If the iPhone screen is facing towards your body when you place it in your pocket, simply turn it around to face the other side!
The screen tends to activate when it comes into contact with your skin, even if there is a layer of fabric between the screen and the pocket wall.
Additionally, don’t place your hands in your pockets if you keep your iPhone in there! That is a sure way to either disable it or to ‘butt-dial’ someone.
Can I stop my phone from automatically turning on at random?
Yes, you can stop your iPhone from turning on at random.
One way is to disable the Raise to Wake function (which came with the iOS 10 update). Go to Display & Brightness to turn off this option.
Another way is to put the phone in Do Not Disturb Mode, which will prevent notifications from disturbing you.
While the screen will typically turn on each time there is a notification, Do Not Disturb will stop this by preventing the screen from reacting to those messages and updates.
What are some ways to prevent pocket-dialling on my iPhone?
You can prevent your iPhone from pocket-dialling or butt-dialling through these methods:
Turning off Auto-Wake.
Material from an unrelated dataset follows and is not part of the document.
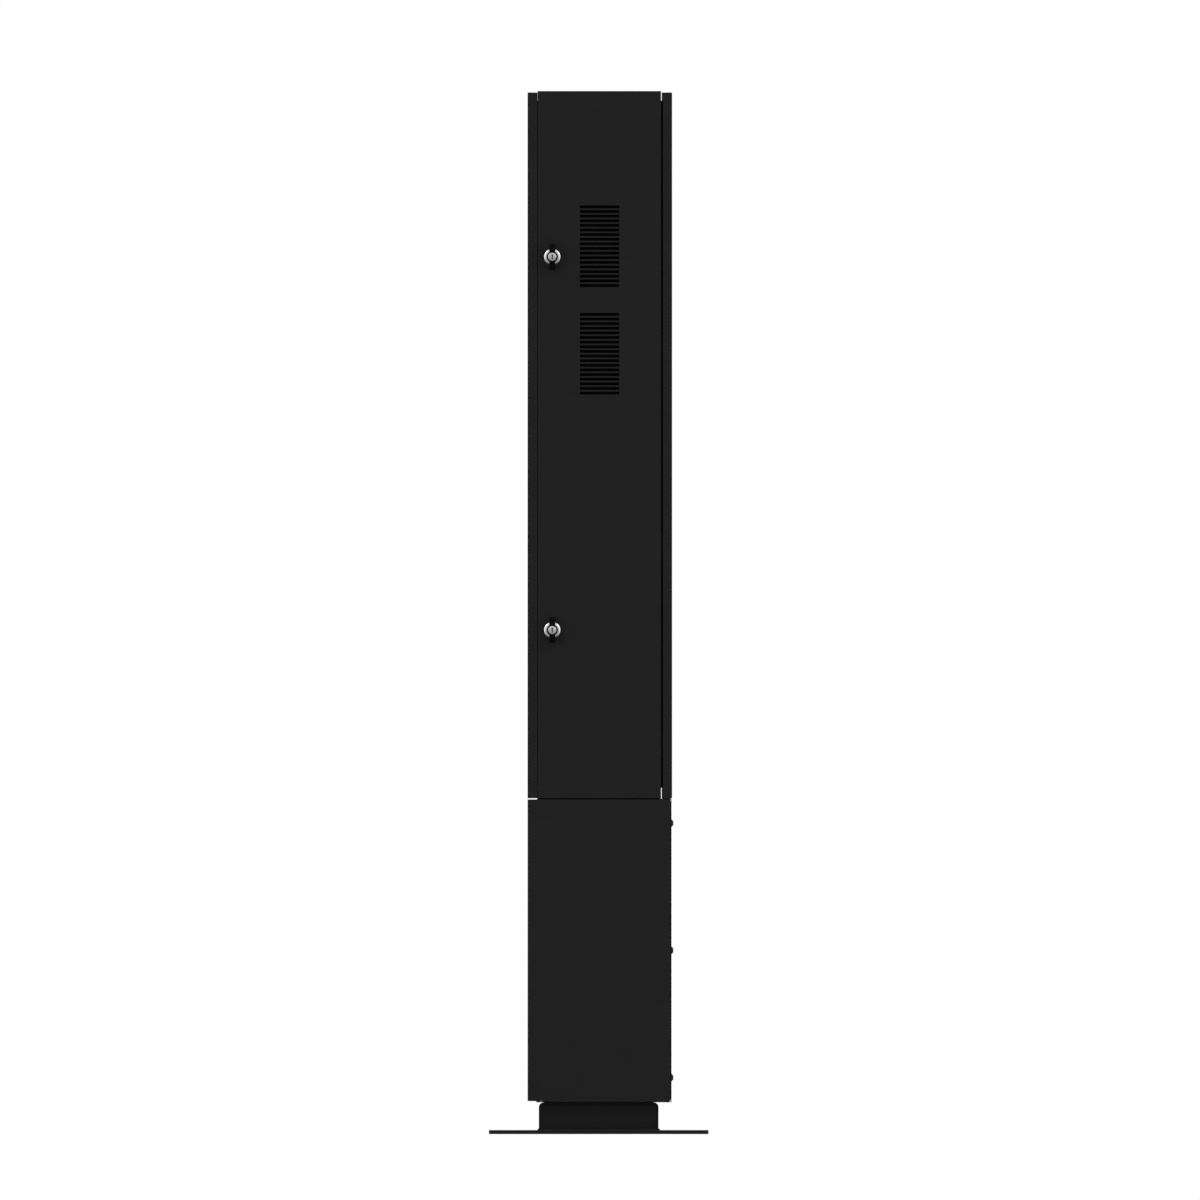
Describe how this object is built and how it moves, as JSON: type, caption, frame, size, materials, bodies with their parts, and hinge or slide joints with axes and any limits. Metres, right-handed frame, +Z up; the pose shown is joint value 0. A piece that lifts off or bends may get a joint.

You can take this action by navigating to Settings > Siri & Search > Toggle off Listen for “Hey Siri” and Allow Siri when locked.
Auto-Lock the screen and enable Touch ID or Face ID. This will ensure that the phone doesn’t pocket-dial, as well as prevent it from becoming disabled.
“My iPhone keeps disabling itself in my pocket!”
How do you solve this problem, once and for all?
Hopefully, we’ve been able to show you just how to do that in this article.
As your iPhone senses movement while sitting all snug in your pocket, the screen will turn on. It then prompts for a passcode and enters random input caused by the constant friction of the screen against the fabric or your body.
When the wrong passcode is entered one too many times, the phone inevitably becomes disabled!
While undoubtedly annoying, there are simple and effective fixes.
The most straightforward ways to prevent this are to disable the Raise to Wake function, turn off the Passcode- and to not keep your phone in your pocket if at all possible!